選択肢が少なくて辛いことも多いと思いますが…
「お菓子はこうじゃなきゃいけない」とか「きれいじゃなきゃいけない」なんて思わずに、「お砂糖が入って甘ければお菓子」ぐらいの気持ちで、気軽にお子さんと作るのを楽しんでいただきたいなと思います。
普段のお食事を作るだけでも大変だと思いますし。
それに加えて、きれいなケーキを作ってあげなきゃとか思うとすごい辛くなってしまうと思うので。
「甘ければお菓子」ぐらいな感じで楽しんでいただきたいなって。
お子さんには愛情は伝わっていると思いますし、「こうじゃなきゃいけない」と自分で思って苦しくなったりもしないでほしいなって思います。
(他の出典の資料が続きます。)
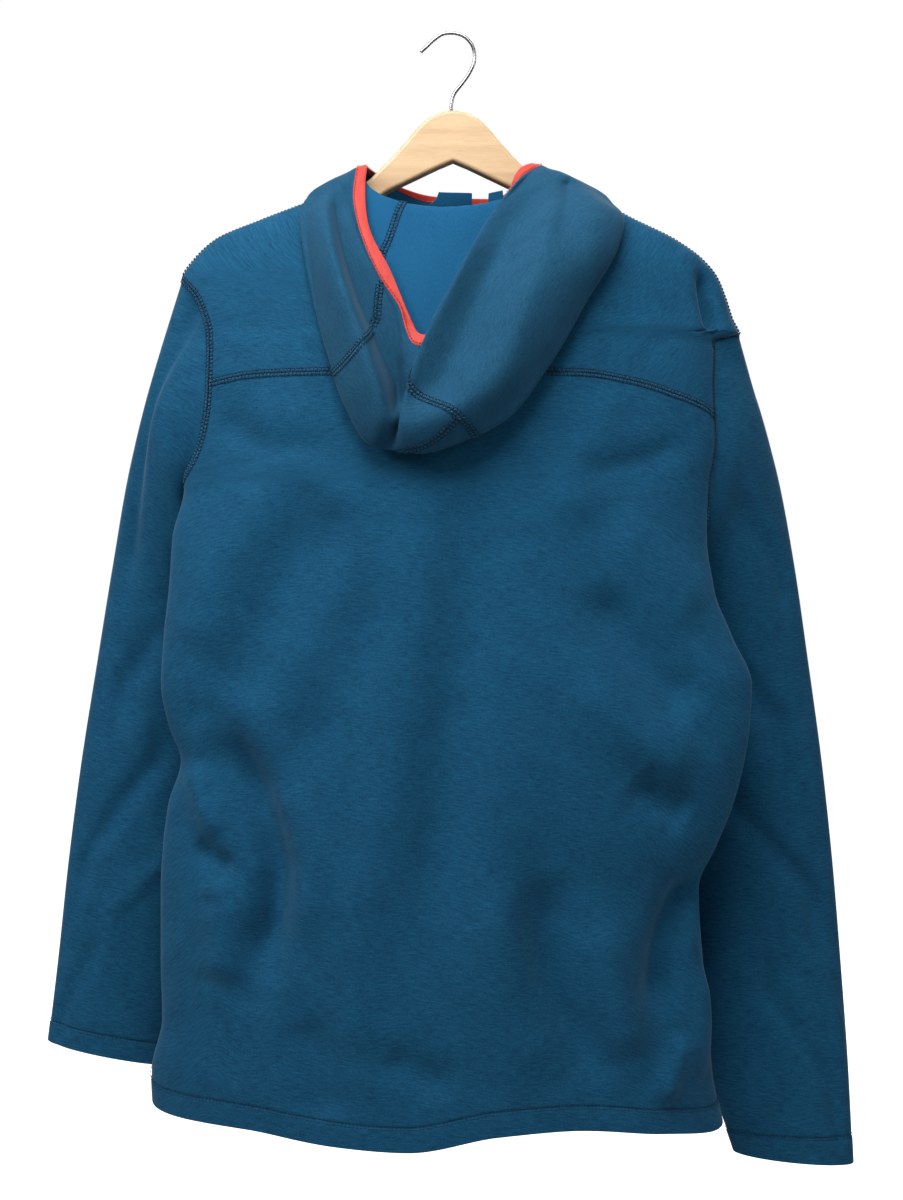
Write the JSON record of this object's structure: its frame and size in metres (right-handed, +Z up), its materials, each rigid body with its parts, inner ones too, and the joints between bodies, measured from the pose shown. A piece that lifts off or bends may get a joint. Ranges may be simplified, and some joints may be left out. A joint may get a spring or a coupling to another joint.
{
  "type": "hooded fleece jacket on a clothes hanger",
  "caption": "Zip-front hooded fleece jacket with bound hood edge and set-in sleeves, hanging on a wooden clothes hanger with a wire hook.",
  "frame": {"origin": "inside top of the hanger's wire hook, where it rests on a rail or peg", "axes": "+Z up, +Y towards the front of the jacket (the wearer's front), +X to the wearer's right, so the picture's camera looks along +Y at the back"},
  "size_m": [0.7114, 0.208, 0.9852],
  "materials": {
    "body_fleece": "smooth-faced knit fleece, matt",
    "hood_fleece": "smooth-faced knit fleece, matt",
    "binding": "elastic binding, folded and stitched",
    "zip_tape": "woven tape with a moulded coil",
    "zip_metal": "dark lacquered",
    "hanger_wood": "pale beech, clear satin lacquer",
    "hook_wire": "polished wire"
  },
  "bodies": {
    "jacket_on_hanger": {"back_yoke": "body_fleece", "back_lower": "body_fleece", "front_left": "body_fleece", "front_right": "body_fleece", "sleeve_left": "body_fleece", "sleeve_right": "body_fleece", "hood_side_left": "hood_fleece", "hood_side_right": "hood_fleece", "hood_crown_top": "hood_fleece", "hood_crown_back": "hood_fleece", "hood_binding": "binding", "zip_guard_left": "body_fleece", "zip_guard_right": "body_fleece", "zip_tape_left": "zip_tape", "zip_tape_right": "zip_tape", "zip_slider": "zip_metal", "hanger_wood": "hanger_wood", "hanger_hook": "hook_wire"},
    "pull_tab": {"zip_pull": "zip_metal"}
  },
  "joints": [
    {"name": "zip_pull_swing", "type": "hinge", "parent": "jacket_on_hanger", "child": "pull_tab", "pos_m": [0.01993, 0.07213, -0.20801], "axis": [1, 0, 0], "range_deg": [0, 150]}
  ]
}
ー大切ですよね。アレルギーのあるなし関わらず、すごく大切だと感じます。
お菓子の仕事をしていると、やっぱり見た目を大事にしますよね。
以前は私も、シュッとしたケーキや凝ったチョコレートを作って、ジャパンケーキショーなどのコンクールにも出していました。
パティスリーのケーキは美しい方が良いと思います。
だけど、買えるお菓子の選択肢が少ないアレルギーっ子のご家庭には、凝ったケーキよりも簡単なレシピがあった方が助かるのではないかと思うんです。
簡単でも、愛情や、日常的に一緒に作ったり食べたりする時間とか、そういうもの方が大切だなと思い、シンプルなレシピにしました。
そういうところを評価してくださって、今回3位になれたと思っているのですごく嬉しいです!
ーそんなふうに感じていただけて、私たちもとても嬉しいです。ありがとうございました!